Our Storm Trooped both in and out of costume. You can find her on Twitter.
I don’t know if I have told you this but I HATE the word networking. It sounds so dirty, like the only reason you are talking to someone is to use them, because they have something you want. There is a distinct lack of respect for the person, instead treating them like goods or services.
One could look at my weekend, and be like, hey Julia, you networked. Technically they would be true. But I prefer to think I connected with people passionately over a shared interest. I prefer to think that we planted the seeds for friendships, or at least friendly acquaintances the next time we see each other at an event. The type of people you follow back on twitter or Instagram and cheer on their successes, or like their jam making, or lipstick selfies, or dog photos. The type of people you can gush over a good book, or grab a beer with when you are in town.

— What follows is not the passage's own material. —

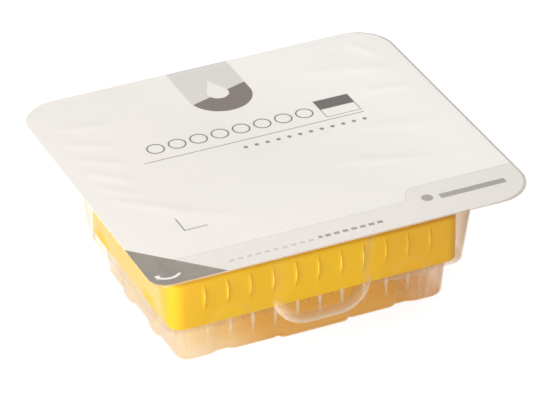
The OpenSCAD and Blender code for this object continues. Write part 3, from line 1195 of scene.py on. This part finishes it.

This event, I felt comfortable in my own skin, and who I am becoming. I used to look at life as a series of goals, achievements, a once I get there, I will be fully made kind of thing. Now I recognize that this is just one long road trip of learning about yourself. As long as I’m comfortable with being a changing being, it makes it easier to accept who I am, and be that person comfortably around others. This is me now, this is me learning, this is me – a work in progress.
These woman that I met this weekend, these are what I want to grow into. They are magical badass wordsmith warriors. They are also kind, and willing to make those acquaintances and friendships. They don’t snob off above you, but rather reach down and lift you up. The example they set is high, but worthy of achieving. Thank you ladies for everything, you made this weekend for me.
P.S. Seriously GO to Ad Astra, it’s got great content, and has a very intimate feel. This blog post only captures the tip of the iceberg of what actually being there is like. Experiences may very.